Indonesian company seeks huge Cambodian timber deal
Indonesian company seeks huge Cambodian timber deal
PHNOM PENH (Reuter): Indonesia's Panin Group is negotiating for a logging concession covering 1.5 million hectares of Cambodia's dwindling forests despite a ban on log exports, officials and diplomats said.
"I have not signed the contract...we are just discussing," said Agriculture Minister Tao Seng Hour. Any deal would be twice as large as the controversial 800,000 hectare concession awarded to Malaysia's Samling Corporation last year.
The minister refused to say how much land was involved but an Indonesian diplomat with his mission's Economic Department said it covered 1.5 million hectares.
"The contract has not been agreed on both sides," he said.

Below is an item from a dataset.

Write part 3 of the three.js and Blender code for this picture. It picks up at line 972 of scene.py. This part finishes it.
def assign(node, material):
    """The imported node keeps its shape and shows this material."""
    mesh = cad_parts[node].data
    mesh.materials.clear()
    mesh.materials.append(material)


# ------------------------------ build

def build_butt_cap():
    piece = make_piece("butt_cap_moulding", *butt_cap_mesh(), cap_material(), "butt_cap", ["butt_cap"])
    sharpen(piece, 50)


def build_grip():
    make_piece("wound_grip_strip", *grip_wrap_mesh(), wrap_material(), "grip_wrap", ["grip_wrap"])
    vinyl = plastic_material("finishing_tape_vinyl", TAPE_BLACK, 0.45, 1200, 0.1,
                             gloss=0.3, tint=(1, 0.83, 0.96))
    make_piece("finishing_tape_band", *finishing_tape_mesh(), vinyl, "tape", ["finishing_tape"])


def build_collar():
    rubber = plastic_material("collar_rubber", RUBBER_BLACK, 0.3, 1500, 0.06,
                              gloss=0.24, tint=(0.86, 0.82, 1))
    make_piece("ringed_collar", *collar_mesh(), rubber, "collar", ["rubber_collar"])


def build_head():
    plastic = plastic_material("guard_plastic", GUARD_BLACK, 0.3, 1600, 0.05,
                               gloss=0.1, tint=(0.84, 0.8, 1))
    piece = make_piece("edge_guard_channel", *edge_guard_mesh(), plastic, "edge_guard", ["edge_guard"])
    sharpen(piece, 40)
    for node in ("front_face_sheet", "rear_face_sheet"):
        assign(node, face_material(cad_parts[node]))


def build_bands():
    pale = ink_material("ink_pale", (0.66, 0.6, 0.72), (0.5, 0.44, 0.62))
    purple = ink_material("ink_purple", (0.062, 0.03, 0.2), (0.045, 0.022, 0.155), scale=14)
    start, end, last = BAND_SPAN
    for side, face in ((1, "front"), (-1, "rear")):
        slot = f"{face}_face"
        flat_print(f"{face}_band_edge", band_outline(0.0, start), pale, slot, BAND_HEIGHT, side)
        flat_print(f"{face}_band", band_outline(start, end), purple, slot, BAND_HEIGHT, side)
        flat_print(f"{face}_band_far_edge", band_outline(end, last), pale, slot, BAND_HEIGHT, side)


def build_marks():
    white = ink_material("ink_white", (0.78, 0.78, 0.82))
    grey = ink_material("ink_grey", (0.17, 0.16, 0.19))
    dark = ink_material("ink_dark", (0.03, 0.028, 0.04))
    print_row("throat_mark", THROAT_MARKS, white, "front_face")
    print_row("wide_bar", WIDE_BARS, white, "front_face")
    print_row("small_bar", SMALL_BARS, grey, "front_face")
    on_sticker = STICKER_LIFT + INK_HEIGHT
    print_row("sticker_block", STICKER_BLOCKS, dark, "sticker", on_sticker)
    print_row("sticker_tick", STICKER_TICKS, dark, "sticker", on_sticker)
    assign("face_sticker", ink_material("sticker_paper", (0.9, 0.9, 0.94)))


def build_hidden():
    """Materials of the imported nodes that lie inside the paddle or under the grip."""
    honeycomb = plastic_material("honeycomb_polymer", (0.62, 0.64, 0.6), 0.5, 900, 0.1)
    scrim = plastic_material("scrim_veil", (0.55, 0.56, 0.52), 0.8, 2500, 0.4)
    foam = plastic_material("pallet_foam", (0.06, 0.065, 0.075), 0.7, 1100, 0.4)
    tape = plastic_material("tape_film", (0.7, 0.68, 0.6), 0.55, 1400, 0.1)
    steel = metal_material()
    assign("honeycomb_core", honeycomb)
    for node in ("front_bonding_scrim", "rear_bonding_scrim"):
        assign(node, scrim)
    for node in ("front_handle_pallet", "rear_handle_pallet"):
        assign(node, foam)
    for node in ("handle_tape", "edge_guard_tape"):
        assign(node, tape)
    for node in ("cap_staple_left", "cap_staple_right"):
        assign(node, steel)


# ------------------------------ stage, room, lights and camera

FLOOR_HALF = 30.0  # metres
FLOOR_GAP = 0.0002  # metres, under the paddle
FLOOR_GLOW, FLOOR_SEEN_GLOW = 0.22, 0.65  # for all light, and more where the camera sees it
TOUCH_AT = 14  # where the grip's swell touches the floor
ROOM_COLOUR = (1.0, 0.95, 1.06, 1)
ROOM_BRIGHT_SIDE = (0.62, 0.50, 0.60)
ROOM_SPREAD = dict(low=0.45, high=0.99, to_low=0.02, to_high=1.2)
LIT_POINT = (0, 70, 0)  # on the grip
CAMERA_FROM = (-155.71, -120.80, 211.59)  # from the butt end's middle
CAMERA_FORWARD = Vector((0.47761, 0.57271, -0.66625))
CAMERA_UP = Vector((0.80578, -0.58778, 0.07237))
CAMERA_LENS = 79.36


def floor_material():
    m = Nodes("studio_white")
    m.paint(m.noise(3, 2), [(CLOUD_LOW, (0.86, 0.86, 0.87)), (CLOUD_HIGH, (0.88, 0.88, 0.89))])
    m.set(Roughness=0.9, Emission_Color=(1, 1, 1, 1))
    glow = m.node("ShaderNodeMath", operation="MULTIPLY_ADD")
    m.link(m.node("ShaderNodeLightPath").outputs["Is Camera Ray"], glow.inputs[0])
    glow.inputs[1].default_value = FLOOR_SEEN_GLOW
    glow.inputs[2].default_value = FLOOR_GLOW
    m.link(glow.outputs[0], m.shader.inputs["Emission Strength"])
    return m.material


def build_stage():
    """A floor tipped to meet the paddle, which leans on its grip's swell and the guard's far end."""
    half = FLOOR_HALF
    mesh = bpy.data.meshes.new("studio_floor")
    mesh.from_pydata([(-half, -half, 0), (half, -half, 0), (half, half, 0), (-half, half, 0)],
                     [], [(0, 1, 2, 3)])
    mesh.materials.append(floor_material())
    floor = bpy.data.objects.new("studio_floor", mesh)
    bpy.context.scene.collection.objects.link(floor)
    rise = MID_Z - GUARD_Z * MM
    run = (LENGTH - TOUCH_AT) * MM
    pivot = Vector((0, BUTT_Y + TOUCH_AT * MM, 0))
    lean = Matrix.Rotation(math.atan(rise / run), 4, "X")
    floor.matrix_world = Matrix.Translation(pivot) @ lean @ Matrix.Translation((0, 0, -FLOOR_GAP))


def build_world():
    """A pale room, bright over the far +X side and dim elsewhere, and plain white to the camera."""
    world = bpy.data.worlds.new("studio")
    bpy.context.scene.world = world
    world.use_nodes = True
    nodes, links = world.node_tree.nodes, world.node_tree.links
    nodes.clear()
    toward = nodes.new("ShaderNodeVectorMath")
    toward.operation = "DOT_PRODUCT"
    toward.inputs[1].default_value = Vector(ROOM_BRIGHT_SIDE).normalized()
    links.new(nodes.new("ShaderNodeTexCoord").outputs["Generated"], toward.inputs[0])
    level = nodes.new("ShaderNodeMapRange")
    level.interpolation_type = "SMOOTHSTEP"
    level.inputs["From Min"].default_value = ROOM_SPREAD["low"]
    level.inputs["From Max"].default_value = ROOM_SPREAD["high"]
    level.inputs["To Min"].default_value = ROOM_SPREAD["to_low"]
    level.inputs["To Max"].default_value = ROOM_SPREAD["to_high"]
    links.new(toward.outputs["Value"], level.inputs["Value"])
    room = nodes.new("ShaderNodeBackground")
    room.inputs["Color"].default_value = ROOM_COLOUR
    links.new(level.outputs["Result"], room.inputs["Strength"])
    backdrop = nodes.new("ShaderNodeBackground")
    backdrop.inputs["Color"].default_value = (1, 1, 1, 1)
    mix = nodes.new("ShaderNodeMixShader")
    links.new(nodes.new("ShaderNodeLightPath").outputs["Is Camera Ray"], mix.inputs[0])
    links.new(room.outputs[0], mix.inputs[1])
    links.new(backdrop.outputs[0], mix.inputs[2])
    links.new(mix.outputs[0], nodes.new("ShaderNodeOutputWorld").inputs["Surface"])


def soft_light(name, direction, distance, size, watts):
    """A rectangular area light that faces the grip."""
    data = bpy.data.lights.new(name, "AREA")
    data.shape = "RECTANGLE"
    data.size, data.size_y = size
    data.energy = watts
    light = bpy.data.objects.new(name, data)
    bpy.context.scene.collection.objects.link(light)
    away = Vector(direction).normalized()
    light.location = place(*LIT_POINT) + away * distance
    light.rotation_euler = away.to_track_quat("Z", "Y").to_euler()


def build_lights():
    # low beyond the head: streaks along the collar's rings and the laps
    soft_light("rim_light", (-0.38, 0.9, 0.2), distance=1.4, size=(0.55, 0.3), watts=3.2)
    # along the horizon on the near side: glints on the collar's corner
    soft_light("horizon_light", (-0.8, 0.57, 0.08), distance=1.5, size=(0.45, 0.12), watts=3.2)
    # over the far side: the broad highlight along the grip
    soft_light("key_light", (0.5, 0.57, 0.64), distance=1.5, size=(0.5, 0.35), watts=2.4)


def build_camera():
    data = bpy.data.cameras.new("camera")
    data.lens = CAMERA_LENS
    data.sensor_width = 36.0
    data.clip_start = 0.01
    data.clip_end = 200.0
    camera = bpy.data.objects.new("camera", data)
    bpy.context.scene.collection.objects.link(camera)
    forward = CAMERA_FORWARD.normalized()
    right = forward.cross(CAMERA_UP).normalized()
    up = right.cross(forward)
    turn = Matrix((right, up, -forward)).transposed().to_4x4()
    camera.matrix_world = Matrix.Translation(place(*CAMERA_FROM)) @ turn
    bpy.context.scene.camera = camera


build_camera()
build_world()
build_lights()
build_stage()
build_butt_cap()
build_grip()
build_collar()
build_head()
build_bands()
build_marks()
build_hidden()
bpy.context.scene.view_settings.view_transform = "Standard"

The location of the concession area was not given but it would covers eight per cent of the total land area of Cambodia and 20 percent of the remaining forest cover, according to environmentalists.
The biggest
It would be the biggest concession awarded by the coalition government in its two-year tenure.
The negotiations between Panin and the government come amid a ban on log exports that was imposed from May 1. Environmentalists and King Norodom Sihanouk have warned that the country could be turned into a wasteland by rampant logging.
The agriculture minister would not say if other deals were being discussed but a report in Phnom Penh Post said companies from Malaysia, Taiwan, South Korea, Singapore, Japan and Australia had applied for logging licenses.
"It is clear that after a brief pause in legal logging following the...ban, millions of hectares of Cambodian forest are being earmarked for logging," the Post said.
The government says fresh logging contracts will only go to companies that carry out selective cutting, replanting and environmental protection.